Too bad. I would think we have a lot more important things to worry about than a cieling that's a few inches short. How in the world did we manage to get through life before all this regulation BS and behavior police came onto the scene?

9:05 PM  
Anonymous Bill Cullen said...

If I understand this ruling, the court is saying that since I did not PROVE the bedroom existed in 1972, then the current building codes apply. I am struggling to accept that. I am trying to find out if this threshold of proof was applied in Morris v Sax. I don't know if Mike Sax had proof his bathroom existed in 1972.... Maybe he did. I sent Sax an email...

If the owner must PROVE existence of each element of a home, then Morris v Sax is not as strong as I thought it was. I thought that since the Truth In Housing report says the bedroom is "Below" but doesn't need to be fixed and I am taxed yearly on the apartment being a two bedroom apartment (which must include the bedroom in dispute), that the city clearly approved the bedroom. And if the city wants to now regulate out the bedroom, the city should have the burden of proof. I am trying to get clarification on what happened in Morris v Sax and welcome information ya'all have.

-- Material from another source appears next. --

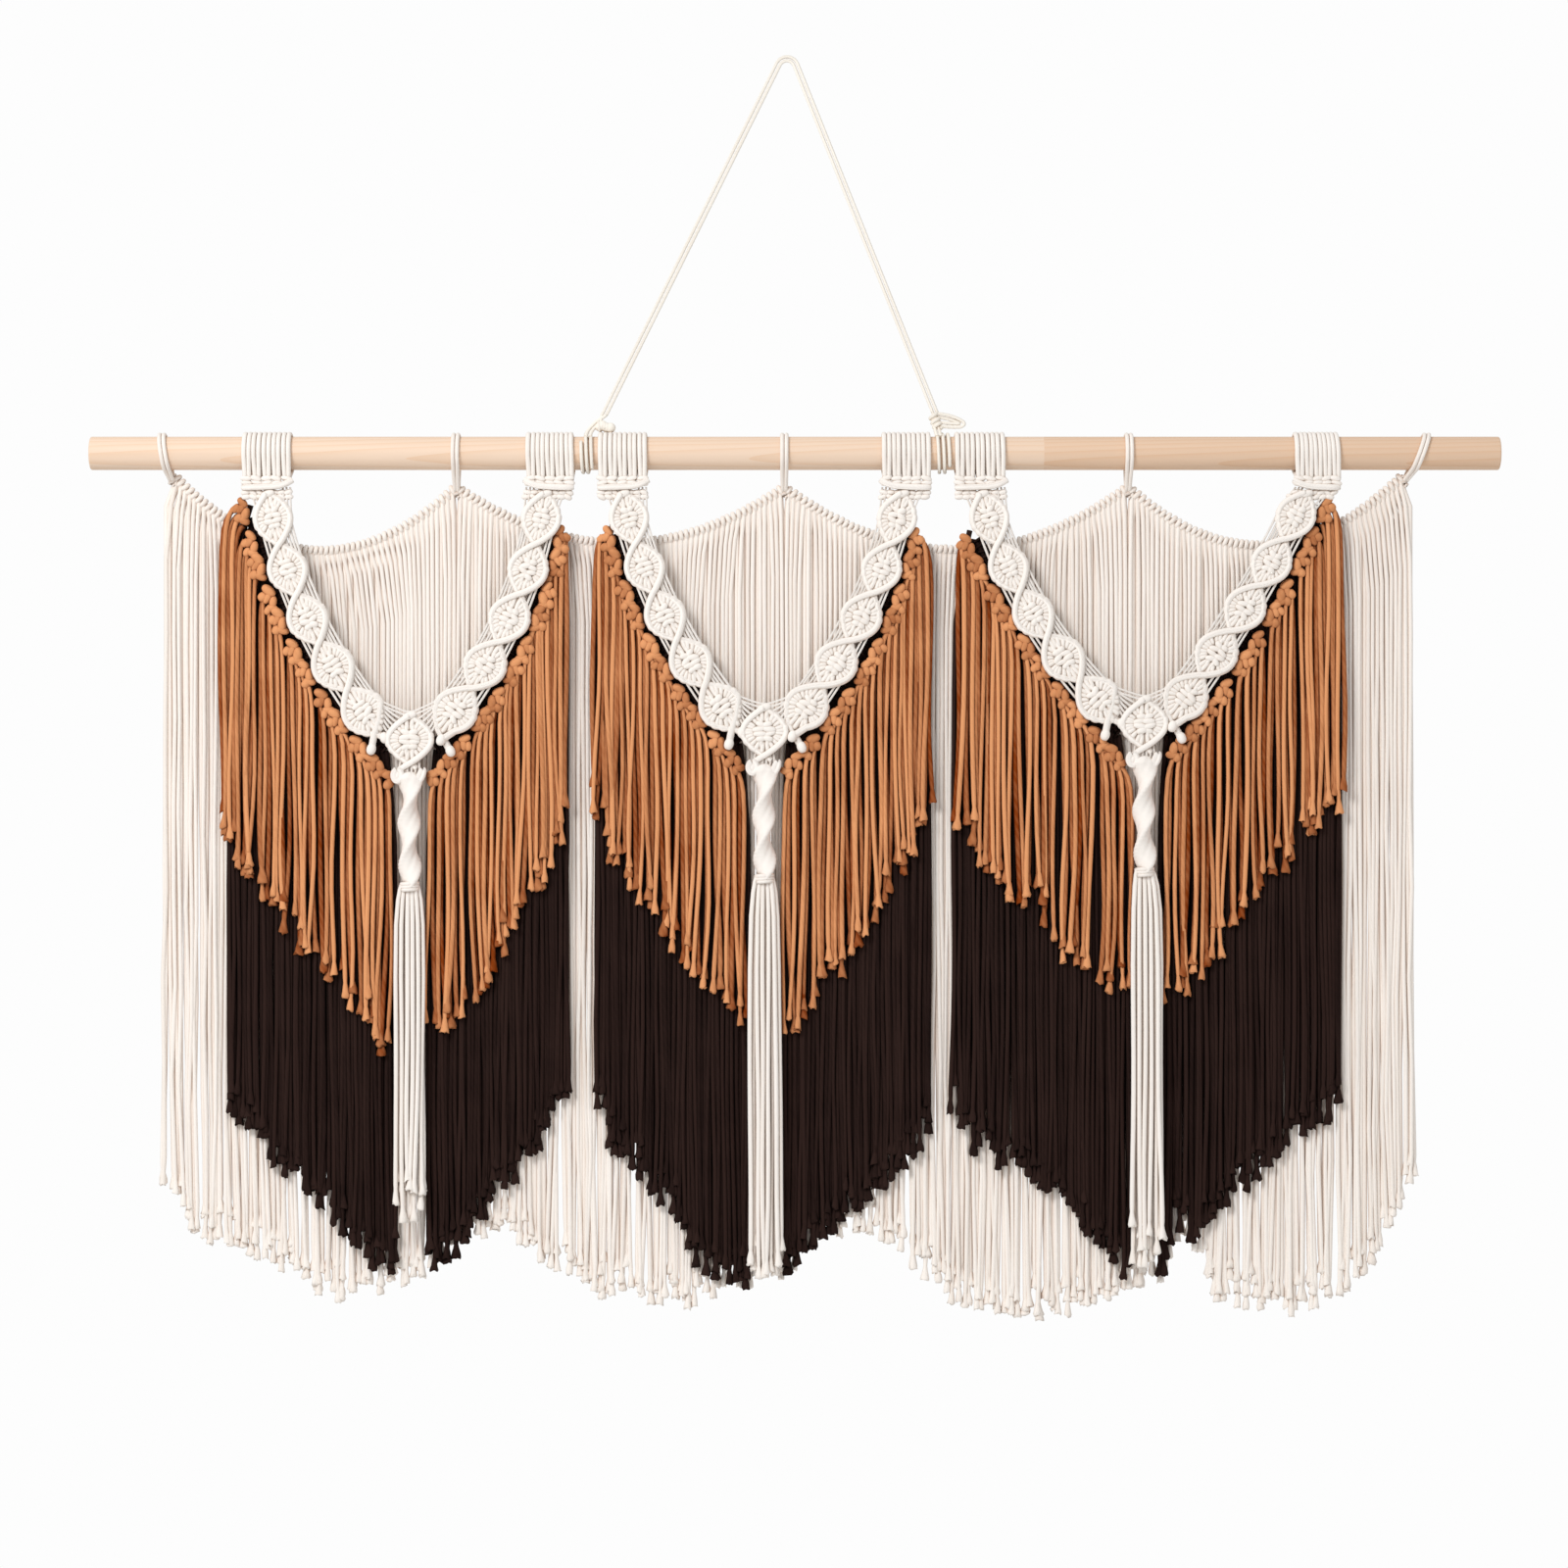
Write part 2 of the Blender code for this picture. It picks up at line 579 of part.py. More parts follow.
def rhombus(half_width, half_height, depth, centre):
    """An upright plate with four corners whose back is at the straps' back."""
    bm = bmesh.new()
    bmesh.ops.create_cone(bm, cap_ends=True, segments=4, radius1=1, radius2=1, depth=1)
    bmesh.ops.rotate(bm, cent=(0, 0, 0), matrix=Matrix.Rotation(math.pi / 2, 3, 'X'),
                     verts=bm.verts[:])
    bmesh.ops.scale(bm, vec=(half_width, depth, half_height), verts=bm.verts[:])
    bmesh.ops.translate(bm, vec=(centre.x, STRAP_BACK - depth / 2, ROD_Z - centre.drop),
                        verts=bm.verts[:])
    return bm


def build_centre_diamond(number, centre):
    """A plate with a raised rim and a raised pad, the two straps' shared knot."""
    bm = rhombus(HEART_HALF_WIDTH, HEART_HALF_HEIGHT, HEART_DEPTH, centre)
    front = min(bm.faces, key=lambda face: face.calc_center_median().y)
    for thickness, rise in HEART_STEPS:
        bmesh.ops.inset_region(bm, faces=[front], thickness=thickness, depth=0.0)
        for vert in front.verts:
            vert.co.y -= rise
    object_from_bmesh(f"diamond_{number}", bm, WHITE_COTTON)


# ------------------------------------------------------------------ fringes on the straps
def build_fringes(row, seed):
    def chain(t):
        return bezier(row.chain, t)

    def dark_line(t):
        """Behind the gap between the strap and the brown knots."""
        return chain(t).lerp(bezier(row.strap, t), DARK_LINE_SHIFT)

    brown_flare = row.brown_hem[0][0] - row.chain[0][0]
    fringe(f"brown_{row.name}", BROWN_COTTON, chain, (brown_flare, 0), row.brown_hem, BROWN_STRANDS,
           BROWN_LAYER, BROWN_BAR, shoulder=BROWN_SHOULDER, gap=BROWN_GAP, seed=seed)
    dark_flare = row.dark_hem[0][0] - dark_line(0.0).x
    inner_flare = row.dark_hem[-1][0] - dark_line(1.0).x
    fringe(f"dark_{row.name}", DARK_COTTON, dark_line, (dark_flare, inner_flare), row.dark_hem,
           DARK_STRANDS,
           DARK_LAYER, DARK_BAR, shoulder=0, gap=DARK_GAP, seed=seed + len(STRAPS))


# ------------------------------------------------------------------ twisted cords and tassels
def sinnet(centre):
    """A column with an oval section that turns as it goes down, narrow at its top."""
    top_drop = centre.drop + HEART_HALF_HEIGHT + GAP
    length = centre.tie_drop - top_drop
    bm = bmesh.new()
    bmesh.ops.create_cone(bm, cap_ends=True, segments=SINNET_SIDES, radius1=1, radius2=1, depth=1)
    upright = [e for e in bm.edges if abs(e.verts[0].co.z - e.verts[1].co.z) > 0.5]
    bmesh.ops.subdivide_edges(bm, edges=upright, cuts=SINNET_RINGS - 1)
    for vert in bm.verts:
        share = 0.5 - vert.co.z
        angle = math.tau * share * length / SINNET_TURN
        swell = min(1.0, SINNET_TOP + (1 - SINNET_TOP) * share / SINNET_SHOULDER)
        x = vert.co.x * SINNET_WIDE * swell
        y = vert.co.y * SINNET_THIN * swell
        vert.co = (centre.x + x * math.cos(angle) - y * math.sin(angle),
                   SINNET_Y + x * math.sin(angle) + y * math.cos(angle),
                   ROD_Z - top_drop - share * length)
    return bm


def build_tassel(number, centre):
    """The twisted column under the centre diamond, its tie, and eight loose strands."""
    tassel = object_from_bmesh(f"tassel_{number}", sinnet(centre), WHITE_COTTON)

    half_width, half_depth, half_height = TASSEL_HEAD
    strand_width, strand_depth = TASSEL_STRAND
    step = (2 * half_width - TASSEL_ROOT) / 3
    columns_x = [i // 2 * step + i % 2 * TASSEL_ROOT - half_width for i in range(8)]
    columns_y = (-half_depth, strand_depth - half_depth, half_depth - strand_depth, half_depth)
    head, index = grid_box(7, 3, 1)
    roots = [face for face in head.faces
             if all(index[v][2] == 0 for v in face.verts)
             and min(index[v][0] for v in face.verts) % 2 == 0
             and min(index[v][1] for v in face.verts) % 2 == 0]
    for vert in head.verts:
        column, layer, top = index[vert]
        z = ROD_Z - centre.tie_drop + (half_height if top else -half_height)
        vert.co = (centre.x + columns_x[column], TASSEL_Y + columns_y[layer], z)

    def order(face):
        middle = face.calc_center_median()
        return (middle.y > TASSEL_Y, middle.x)

    rand = random.Random(number)
    knee, neck, tip = [], [], []
    for back in (-1, 1):
        y = TASSEL_Y + back * (half_depth - strand_depth / 2)
        for across in (-1.5, -0.5, 0.5, 1.5):
            x = centre.foot_x + across * TASSEL_SPREAD
            z = ROD_Z - centre.foot_drop + rand.uniform(2 * UNEVEN[0], 2 * UNEVEN[1])
            knee.append((centre.x + across * TASSEL_SPREAD * TIP_NECK, y,
                         ROD_Z - centre.tie_drop - TASSEL_KNEE, strand_width * TIP_NECK,
                         strand_depth))
            neck.append((x, y, z + TIP_HEIGHT, strand_width * TIP_NECK, strand_depth))
            tip.append((x, y, z, strand_width, strand_depth))
    extrude_strands(head, roots, order, (knee, neck, tip))
    boolean(tassel, object_from_bmesh(f"tassel_head_{number}", head, collection=cutters), 'UNION')


# ------------------------------------------------------------------ the whole hanging
build_rod()
build_hanging_cord()
build_hanging_knots()
build_curtain_loops()
build_curtain()
for place, strap_row in enumerate(STRAPS):
    build_strap(strap_row, CENTRES[place // 2])
    build_fringes(strap_row, seed=10 + place)
for place, centre_row in enumerate(CENTRES, 1):
    build_centre_diamond(place, centre_row)
    build_tassel(place, centre_row)
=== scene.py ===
"""The looks of a macrame wall hanging: cotton cords knotted on a pine rod, with a cord to hang it.

Metres, +X to the viewer's right, -Y towards the viewer, +Z up. A "drop" is a height measured down
from the rod's axis.
"""

import math
from collections import namedtuple

import bmesh
import bpy
import numpy as np
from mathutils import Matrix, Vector


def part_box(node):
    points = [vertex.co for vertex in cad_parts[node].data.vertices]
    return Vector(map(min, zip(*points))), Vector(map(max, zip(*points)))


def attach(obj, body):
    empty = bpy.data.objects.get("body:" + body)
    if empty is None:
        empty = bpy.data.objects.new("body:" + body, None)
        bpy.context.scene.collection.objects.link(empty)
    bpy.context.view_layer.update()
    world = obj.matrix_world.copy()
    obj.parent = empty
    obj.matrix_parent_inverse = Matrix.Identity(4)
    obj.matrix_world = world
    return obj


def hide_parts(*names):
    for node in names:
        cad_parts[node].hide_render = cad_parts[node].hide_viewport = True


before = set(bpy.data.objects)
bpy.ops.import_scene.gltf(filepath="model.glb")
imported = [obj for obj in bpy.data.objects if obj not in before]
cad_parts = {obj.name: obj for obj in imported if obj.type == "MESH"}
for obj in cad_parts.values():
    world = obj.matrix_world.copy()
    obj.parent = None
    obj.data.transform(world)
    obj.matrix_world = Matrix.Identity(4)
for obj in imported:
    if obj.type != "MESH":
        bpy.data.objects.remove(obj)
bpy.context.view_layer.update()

# ------------------------------------------------------------------ studio
# A round pale floor two metres below the top of the cord, a white surround and one large soft
# lamp at the upper left. The camera faces the hanging squarely, as in the photograph.
PHOTO_PIXELS = 1600
PIXEL = 0.0007376               # what a pixel of the photograph spans at the hanging
APEX_PIXEL = (803, 60)          # the origin in the photograph
LENS = 100                      # millimetres, as the sensor is
SENSOR = 36
FLOOR_Z = -2.0
FLOOR_RADIUS = 4.5
SURROUND_GLOW = 1.0             # as the camera sees it
SURROUND_FILL = 0.63            # as it lights the hanging
LAMP_PLACE = Vector((-1.7, -2.7, 1.3))
LAMP_SIZE = 1.1
LAMP_POWER = 68


def linear(colour):
    """An sRGB hex colour as linear red, green, blue and alpha."""
    parts = [int(colour[i:i + 2], 16) / 255 for i in (1, 3, 5)]
    return (*[c / 12.92 if c <= 0.04045 else ((c + 0.055) / 1.055) ** 2.4 for c in parts], 1.0)


def set_node(node, settings):
    """Each setting is a property's value, a socket's value, or a socket or a node to link from."""
    for key, value in settings.items():
        if isinstance(value, bpy.types.Node):
            value = value.outputs[0]
        if isinstance(key, str) and key not in node.inputs:
            setattr(node, key, value)
        elif isinstance(value, bpy.types.NodeSocket):
            node.id_data.links.new(value, node.inputs[key])
        else:
            node.inputs[key].default_value = value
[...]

I don't believe this issue is over. I will ask for legal review to see if an appeal might be successful (Mike Sax lost his first two hearings too), or I might switch gears and sue for illegal taking. I believe any reasonable person would make the mistake I made.... The city TIH says it is a legal non-conforming bedroom. The tax man says it is a bedroom. I bought it under that premise and now the city rental inspector comes in with a completely different set of rules. Precisely WHO wants to defend THAT?

Anyway, I am frustrated that I presented this case as poorly as I did. The darn stubborn Irishmen in me might make me keep fighting....

One question I have is... Does Mpls give their TIH inspectors any instructions on how to flag bedroom ceilings below 7'? And what are those instructions?

9:29 PM  
Blogger Bob said...

If you would of known this Bill, there is a lot of building materials that were used proir to 1972. Plastic wall tiles, tin ceiling panels, and so on.

8:11 AM  
Anonymous Anonymous said...

Inspectors need extra headroom because of their big heads. They figure that God would want 8' of headroom.

3:44 PM  
Anonymous Anonymous said...

I too would like to know what Sax had to say. What is the word Bill, did you hear from him?

5:23 PM  
Anonymous Bill Cullen said...

Sax has always been very slow to respond to my emails. This one is no different and I have not heard from him yet.

I did talk with a TIH inspector. He said the inspectors use a program provided by the city of Mpls. That program decides what is "Below" and what is "Repair/Replace." The inspector just puts in the ceiling height information.

So.... The report, Mpls REQUIRES all seller's issue, said the ceiling height is "Below", but doesn't need to be changed. Then AFTER I buy it -- using their report as a decision tool -- the city changes their mind and demands I "repair/replace" the ceiling.

Of course.... The tax man still calls it a two bedroom. Can't give up the old tax dollars....

oh yah... More government is just what America's "evil" private sector needs, eh?